By Lois Parker Edstrom

Objects suggested: An egg. “Peeps,” the yellow, chick-shaped candy that appears in shops during the Easter season – optional.

Picture of a chick available at:
http://www.gettyimages.com/Search/Search.aspx?stak=86848868&assetType=image

Do any of you raise chickens? Have you visited a farm or perhaps a zoo where you might have seen a mother hen sitting on a nest of eggs? Have you ever thought about what it must be like to be a baby chick inside one of those eggs?

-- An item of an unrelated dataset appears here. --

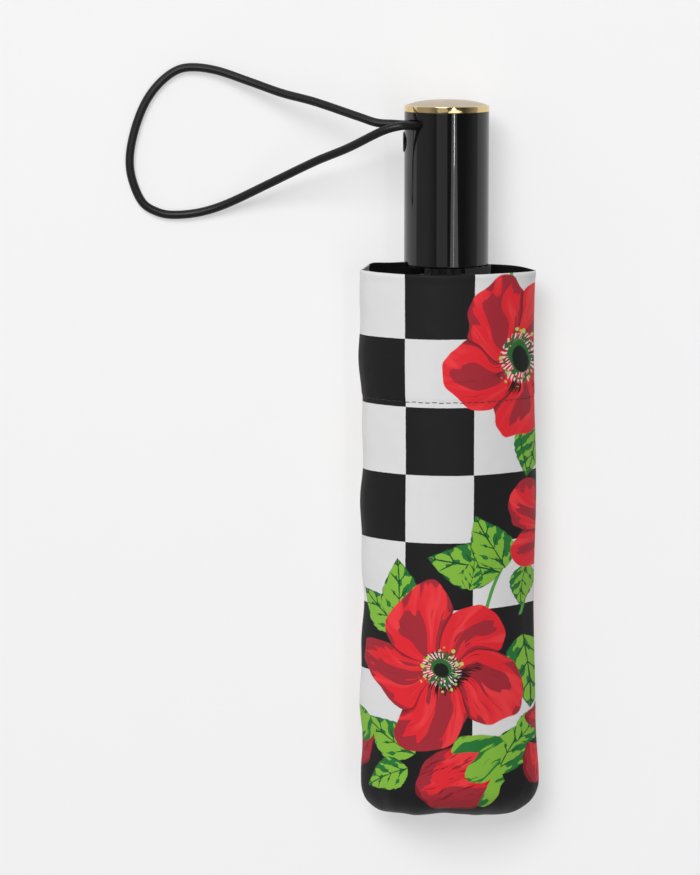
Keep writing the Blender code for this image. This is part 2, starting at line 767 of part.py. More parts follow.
def make_ribs():
    makers = {
        "top_rib": (top_rib_mesh, STEEL, 0.35, 1.0),
        "stretcher": (stretcher_mesh, DARK_STEEL, 0.35, 0.9),
        "middle_rib": (middle_rib_mesh, STEEL, 0.35, 1.0),
        "tail_rib": (tail_rib_mesh, DARK_STEEL, 0.35, 0.9),
    }
    for kind, (maker, colour, roughness, metallic) in makers.items():
        mesh = maker()
        mesh.materials.append(finish(kind, colour, roughness, metallic))
        for index in range(RIB_SETS):
            turn = 2 * math.pi * index / RIB_SETS
            place(f"{kind}_{index + 1}", mesh, PARTS, rotation=(0, turn, 0))


def make_canopy():
    """The folded canopy as one thick wall, open at the handle end and holed for the crown's stem."""
    hole = CROWN_STEM_RADIUS + GAP
    wide = CANOPY_HALF_WIDTH
    high = CANOPY_HALF_HEIGHT
    shoulder = CROWN_PIVOT + CROWN_HEIGHT / 2
    inner_end = CANOPY_END + CANOPY_END_WALL
    narrow = TOP_WEB + RIB_WALL + 2 * GAP
    rings = [
        oval(wide, high, CANOPY_MOUTH),
        oval(wide, high, shoulder),
        oval(CANOPY_TAPER * wide, CANOPY_TAPER * high, CROWN_BASE),
        oval(CANOPY_TUCK * wide, CANOPY_TUCK * high, CANOPY_END),
        oval(hole, hole, CANOPY_END),
        oval(hole, hole, inner_end),
        oval(narrow, narrow, CROWN_BASE + GAP),
        oval(narrow, narrow, shoulder),
        oval(CANOPY_BORE, CANOPY_BORE, shoulder + CROWN_HEIGHT / 2 + GAP),
        oval(CANOPY_BORE, CANOPY_BORE, CANOPY_MOUTH),
    ]
    canopy = place("canopy", loft("canopy", rings, True), PARTS)
    dress(canopy, FABRIC, 0.8)


def make_strap():
    middle = SLEEVE_MOUTH - STRAP_FROM_MOUTH
    wide = CANOPY_HALF_WIDTH + GAP
    high = CANOPY_HALF_HEIGHT + GAP
    bm = bmesh.new()
    near = [bm.verts.new(point) for point in oval(wide, high, middle - STRAP_WIDTH / 2)]
    far = [bm.verts.new(point) for point in oval(wide, high, middle + STRAP_WIDTH / 2)]
    for index in range(OVAL_STEPS):
        after = (index + 1) % OVAL_STEPS
        bm.faces.new((near[index], far[index], far[after], near[after]))
    strap = place("closure_strap", mesh_from("closure_strap", bm), PARTS)
    thick = strap.modifiers.new("Thickness", "SOLIDIFY")
    thick.thickness = STRAP_THICKNESS
    thick.offset = 1.0
    dress(strap, FABRIC, 0.8)
    # The snap sits square on one flat of the band.
    first = Vector(oval(wide, high, middle)[2])
    second = Vector(oval(wide, high, middle)[3])
    seat = (first + second) / 2
    flat = (second - first).normalized()
    outward = Vector((flat.z, 0, -flat.x))
    turn = math.atan2(outward.x, outward.z)
    lift = outward * (STRAP_THICKNESS + GAP)
    outline = [
        (0, SNAP_THICKNESS),
        (SNAP_RADIUS - 2 * EDGE_ROUND, SNAP_THICKNESS),
        (SNAP_RADIUS, SNAP_THICKNESS - EDGE_ROUND),
        (SNAP_RADIUS, 0),
        (0, 0),
    ]
    location = seat + lift + Vector((0, 0, AXIS_HEIGHT))
    at = {"location": location, "rotation": (0, turn, 0)}
    dress(turned("strap_snap", outline, PARTS, closed=False, **at), STEEL, 0.3, 1.0)


def make_sleeve():
    """A pressed fabric tube, sewn shut and rounded at the crown end."""
    straight_end = CROWN_END + SLEEVE_CORNER
    rings = []
    for step in range(6):
        along = SLEEVE_MOUTH + (straight_end - SLEEVE_MOUTH) * step / 5
        rings.append(lens(SLEEVE_HALF_WIDTH, SLEEVE_HALF_HEIGHT, along, -AXIS_HEIGHT))
    for step in range(1, 7):
        angle = math.pi / 2 * step / 6
        inset = SLEEVE_CORNER * (1 - math.cos(angle))
        share = SLEEVE_SEAM_SHARE + (1 - SLEEVE_SEAM_SHARE) * math.cos(angle)
        along = straight_end - SLEEVE_CORNER * math.sin(angle)
        ring = lens(SLEEVE_HALF_WIDTH - inset, SLEEVE_HALF_HEIGHT * share, along, -AXIS_HEIGHT)
        rings.append(ring)
    sleeve = place("sleeve", loft("sleeve", rings, False), PARTS)
    wall = sleeve.modifiers.new("Fabric", "SOLIDIFY")
    wall.thickness = SLEEVE_FABRIC
    wall.offset = -1.0
    dress(sleeve, FABRIC, 0.8)


def make_handle_shell():
    outline = [
        (HANDLE_RADIUS, SHELL_END),
        (HANDLE_RADIUS, HANDLE_START + RIM_ROUND),
        (HANDLE_RADIUS - 0.3 * RIM_ROUND, HANDLE_START + 0.3 * RIM_ROUND),
        (HANDLE_RADIUS - RIM_ROUND, HANDLE_START),
        (SHELL_BORE, HANDLE_START),
        (SHELL_BORE, SHELL_END),
    ]
    shell = turned("handle_shell", outline, PARTS, steps=HANDLE_STEPS)
    inside = SHELL_BORE - RIM_ROUND
    outside = HANDLE_RADIUS + RIM_ROUND
    low = (-SLOT_AROUND / 2, SLOT_Y - SLOT_ALONG / 2, inside)
    high = (SLOT_AROUND / 2, SLOT_Y + SLOT_ALONG / 2, outside)
    cut(shell, box("loop_slot", low, high), rotation=(0, -SLOT_TURN, 0))
    hole = rod(
        "button_hole", 0, (BUTTON_Y, 0), BUTTON_RADIUS + GAP, -outside, -inside + GAP, 24
    )
    cut(shell, hole)
    dress(shell, BLACK_PLASTIC, 0.06)


def make_end_cap():
    spigot = SHELL_BORE - GAP
    outline = [
        (0, HANDLE_END),
        (HANDLE_RADIUS - EDGE_ROUND, HANDLE_END),
        (HANDLE_RADIUS, HANDLE_END - EDGE_ROUND),
        (HANDLE_RADIUS, CAP_START),
        (spigot, CAP_START),
        (spigot, SHELL_END - CAP_SPIGOT),
        (0, SHELL_END - CAP_SPIGOT),
    ]
    cap = turned("end_cap", outline, PARTS, steps=HANDLE_STEPS, closed=False)
    dress(cap, GOLD, 0.18, 1.0)


def make_tube_socket():
    """The plug that fixes the widest tube in the handle."""
    radius = SHELL_BORE - FIT
    bore = OUTER_TUBE_RADIUS + FIT
    outline = [
        (radius, SOCKET_END),
        (radius, SOCKET_START),
        (bore, SOCKET_START),
        (bore, SOCKET_END),
    ]
    dress(turned("tube_socket", outline, PARTS), BLACK_PLASTIC, 0.5)


def make_latch_block():
    """Holds the latch's pin, the button's pocket and the seat of the main spring."""
    outline = [
        (0, BLOCK_END),
        (BLOCK_RADIUS, BLOCK_END),
        (BLOCK_RADIUS, BLOCK_START),
        (BLOCK_BORE, BLOCK_START),
        (BLOCK_BORE, BLOCK_BORE_END),
        (SPRING_STEM_RADIUS, BLOCK_BORE_END),
        (SPRING_STEM_RADIUS, BLOCK_BORE_END - SPRING_STEM_LENGTH),
        (0, BLOCK_BORE_END - SPRING_STEM_LENGTH),
    ]
    block = turned("latch_block", outline, PARTS, closed=False)
    reach = 2 * BLOCK_RADIUS
    half_slot = LEVER_THICKNESS / 2 + GAP
    slot_top = BUTTON_Y + LEVER_HUB_RADIUS
    slot_inner = -(INNER_TUBE_RADIUS + GAP)
    slot = box("lever_slot", (-reach, BLOCK_START - GAP, -half_slot), (slot_inner, slot_top, half_slot))
    cut(block, slot)
    pocket_radius = BUTTON_RADIUS + BUTTON_FLANGE + 2 * GAP
    cut(block, rod("button_pocket", 0, (BUTTON_Y, 0), pocket_radius, -reach, -POCKET_FLOOR, 20))
    stem_hole = BUTTON_STEM_RADIUS + GAP
    cut(block, rod("stem_hole", 0, (BUTTON_Y, 0), stem_hole, -reach, PIN_X, 12))
    cut(block, rod("pin_bore", 2, (PIN_X, PIN_Y), PIN_RADIUS + FIT, -reach, reach, 12))
    dress(block, BLACK_PLASTIC, 0.5)
    half_pin = math.sqrt(BLOCK_RADIUS**2 - (abs(PIN_X) + PIN_RADIUS) ** 2) - GAP
    pin = rod("latch_pin", 2, (0, 0), PIN_RADIUS, -half_pin, half_pin, 12)
    dress(place("latch_pin", pin, PARTS, location=(PIN_X, PIN_Y, AXIS_HEIGHT)), STEEL, 0.3, 1.0)


def make_latch_lever():
    """A bell crank: the button pushes one arm in, and the tooth on the other swings out."""
    tooth_end = -(INNER_TUBE_RADIUS + TOOTH_CLEARANCE) - PIN_X
    tooth_low = MIDDLE_TUBE_END + 3 * TOOTH_CLEARANCE - PIN_Y
    outline = [
        (-LEVER_HALF_ARM, tooth_low),
        (tooth_end, tooth_low),
        (tooth_end, tooth_low + 0.6 * TOOTH_DEPTH),
        (LEVER_HALF_ARM, tooth_low + TOOTH_DEPTH),
        (LEVER_HALF_ARM, BUTTON_ABOVE_PIN + BUTTON_STEM_RADIUS),
        (-LEVER_HALF_ARM, BUTTON_ABOVE_PIN + BUTTON_STEM_RADIUS),
    ]
    half = LEVER_THICKNESS / 2
    at = {"location": (PIN_X, PIN_Y, AXIS_HEIGHT)}
    lever = place("latch_lever", prism("latch_lever", outline, 2, -half, half), PARTS, **at)
    join(lever, rod("lever_hub", 2, (0, 0), LEVER_HUB_RADIUS, -half, half, 16), **at)
    reach = half + GAP
    cut(lever, rod("lever_bore", 2, (0, 0), PIN_RADIUS + FIT, -reach, reach, 12), **at)
    dress(lever, STEEL, 0.35, 1.0)


def make_button():
    flange = BUTTON_RADIUS + BUTTON_FLANGE
    flange_back = FLANGE_FACE - BUTTON_FLANGE_THICKNESS
    outline = [
        (0, BUTTON_FACE),
        (BUTTON_RADIUS - EDGE_ROUND, BUTTON_FACE),
        (BUTTON_RADIUS, BUTTON_FACE - EDGE_ROUND),
        (BUTTON_RADIUS, FLANGE_FACE),
        (flange, FLANGE_FACE),
        (flange, flange_back),
        (BUTTON_STEM_RADIUS, flange_back),
        (BUTTON_STEM_RADIUS, STEM_FACE + BUTTON_NOSE),
        (BUTTON_STEM_RADIUS - BUTTON_NOSE, STEM_FACE),
        (0, STEM_FACE),
    ]
    location = (0, BUTTON_Y, AXIS_HEIGHT)
    at = {"location": location, "rotation": (0, -math.pi / 2, 0)}
    button = turned("push_button", outline, PARTS, closed=False, **at)
    dress(button, BLACK_PLASTIC, 0.12)
    radius = (BUTTON_STEM_RADIUS + flange) / 2
    room = BUTTON_SPRING_WIRE + GAP
    points = coil(radius, BUTTON_SPRING_TURNS, -flange_back + room, -POCKET_FLOOR - room, 0)
    spring = wire("button_spring", points, BUTTON_SPRING_WIRE, location, 1)
    dress(spring, STEEL, 0.3, 1.0)


def make_main_spring():
    radius = INNER_BORE - MAIN_SPRING_WIRE - 2 * GAP
    low = CROWN_PIVOT - CROWN_HUB_OVERHANG / 2 + MAIN_SPRING_WIRE
    high = BLOCK_BORE_END - GAP - MAIN_SPRING_WIRE
    points = coil(radius, MAIN_SPRING_TURNS, low, high, 1)
    spring = wire("main_spring", points, MAIN_SPRING_WIRE, (0, 0, AXIS_HEIGHT), 1)
    dress(spring, STEEL, 0.3, 1.0)


def loop_points():
    """The cord's route: out of the slot, over the floor and back in beside itself."""
    outward = Vector((-math.sin(SLOT_TURN), 0, math.cos(SLOT_TURN)))
    across = Vector((math.cos(SLOT_TURN), 0, math.sin(SLOT_TURN)))
    mouth = Vector((0, SLOT_Y, AXIS_HEIGHT)) + HANDLE_RADIUS * outward

    def near(depth, along, sideways):
        return mouth + depth * outward + Vector((0, along, 0)) + sideways * across

    def away(sideways, along, share):
        height = LOOP_REST + share * (mouth.z - LOOP_REST)
        return Vector((mouth.x + sideways, mouth.y + along, height))

    start = [near(*point) for point in LOOP_START]
    middle = [away(*point) for point in LOOP_ROUTE]
    back = [near(*point) for point in LOOP_RETURN]
    return start + middle + back


def make_wrist_loop():
    """The elastic cord, both ends held by a crimp between the latch block and the end cap."""
    outline = [
        (0, SHELL_END - CAP_SPIGOT - GAP),
        (ANCHOR_RADIUS, SHELL_END - CAP_SPIGOT - GAP),
        (ANCHOR_RADIUS, BLOCK_END + GAP),
        (0, BLOCK_END + GAP),
    ]
    anchor = turned("loop_anchor", outline, PARTS, closed=False)
    dress(anchor, DARK_STEEL, 0.4, 0.8)
    cord = wire("wrist_loop", smooth_route(loop_points(), CORD_STEP), CORD_DIAMETER / 2, (0, 0, 0), 2)
    dress(cord, CORD_BLACK, 0.7)


make_inner_tube()
make_outer_tubes()
make_crown()
make_top_cap()
make_runner()
make_ribs()
make_canopy()
make_strap()
make_sleeve()
make_handle_shell()
make_end_cap()
make_tube_socket()
make_latch_block()
make_latch_lever()
make_button()
make_main_spring()
make_wrist_loop()
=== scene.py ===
"""Looks of the closed folding umbrella: printed sleeve, canopy, handle, gold cap and wrist loop."""

import math
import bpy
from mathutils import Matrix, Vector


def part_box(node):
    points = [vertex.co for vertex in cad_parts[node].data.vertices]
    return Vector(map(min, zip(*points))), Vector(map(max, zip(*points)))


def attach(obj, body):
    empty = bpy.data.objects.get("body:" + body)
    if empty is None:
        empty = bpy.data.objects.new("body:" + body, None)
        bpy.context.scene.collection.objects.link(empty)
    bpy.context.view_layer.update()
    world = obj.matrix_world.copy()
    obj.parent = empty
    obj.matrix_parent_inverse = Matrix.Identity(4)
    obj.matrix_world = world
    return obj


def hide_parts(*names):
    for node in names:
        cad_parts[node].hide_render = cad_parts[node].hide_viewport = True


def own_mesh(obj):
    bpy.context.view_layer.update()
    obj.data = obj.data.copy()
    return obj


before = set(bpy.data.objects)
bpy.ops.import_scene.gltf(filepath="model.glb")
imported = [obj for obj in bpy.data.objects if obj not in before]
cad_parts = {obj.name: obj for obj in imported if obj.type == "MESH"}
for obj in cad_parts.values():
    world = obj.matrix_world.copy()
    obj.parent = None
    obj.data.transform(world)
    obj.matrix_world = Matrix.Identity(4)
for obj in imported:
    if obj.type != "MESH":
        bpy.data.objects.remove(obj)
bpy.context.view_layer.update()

import bmesh
import bpy
import numpy as np
from mathutils import Matrix, Vector, noise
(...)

Let’s talk about that. A day or so before the chick is ready to be hatched it moves inside the egg so its head is near the large end of the egg where there is more space for air. (Show the egg, pointing out the large end.) The egg I am showing you today is from the grocery store and is the kind of egg we eat, not the kind that has a chick inside.

When it is about time for the chick to be hatched it pushes its head through a thin skin inside the egg. Now its head is in the place where there is more air and it begins to breathe.

Then, perhaps the most exciting part, the chick begins to peck at the inside of the shell using its egg tooth. The egg tooth is a tiny, very sharp cutting tool at the tip of its beak. The chick pecks at the shell thousands of times until, finally, the shell cracks and the chick is able to come out into the world. (A few days after the chick has hatched, the egg tooth disappears.)

We are talking about chicks today because they are a symbol of Easter. Baby chicks remind us that Easter is about new life. The Bible tells us that after Jesus died he was given new life and rose up to be with God. (“He is not here, but has risen.”)

Each one of us, as we accept God’s love, is given new life. This new life helps us become a better, more loving person. It is like coming out of a shell and experiencing all the exciting, beautiful things in God’s world. Look around and see what’s there.